JIM LEHRER: Roger, how do you look at the relevancy, in other words, what the first 100 days of a presidency tells us about a president in the long run?
ROGER WILKINS: Not much except in these traits that we’re trying to tease out in this conversation. The traits or lack of them, I think, turn out to be important.
JIM LEHRER: In other words, if Haynes is right and George W. Bush still has this problem two years from now or three years from now, then it could be a problem if, in fact, you agree with Haynes?

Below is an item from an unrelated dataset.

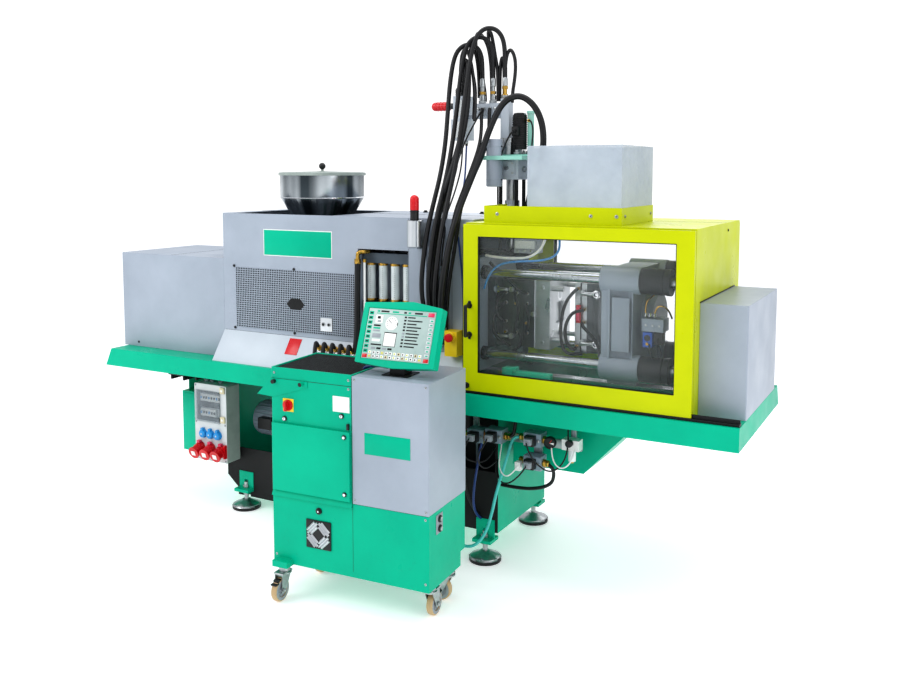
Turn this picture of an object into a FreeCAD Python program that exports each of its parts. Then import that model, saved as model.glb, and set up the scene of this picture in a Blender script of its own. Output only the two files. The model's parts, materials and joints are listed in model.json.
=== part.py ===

ROGER WILKINS: Right. And there’s another… well, there’s another trait that I’d like to throw in the mix that maybe helps us. The guy who hated fuzzy math also hates fuzzy policy. You know? I’m not going to fool around with those North Koreans. I mean just bing. And he does it time and time again. Kyoto Treaty. All that stuff. He just bing, bing, bing. The other day in his 100-day interview with The Washington Post, he was asked about the representational rights of a half million people who live in the District of Columbia… said, “I’m against senators.” They said well, what about representation in the House? I guess I’m against senators; I’m against House vote too. Well, there’s something dismissive about the way he approaches, I mean, that’s a serious issue. Kyoto is a serious issue. So I think these are traits that will come back to haunt him if he doesn’t fix them.
JIM LEHRER: Well, we have to leave it there. Doris, if you can read a transcript, I’m now going to say good night to you and to your four male companions. Sorry we didn’t get back to you.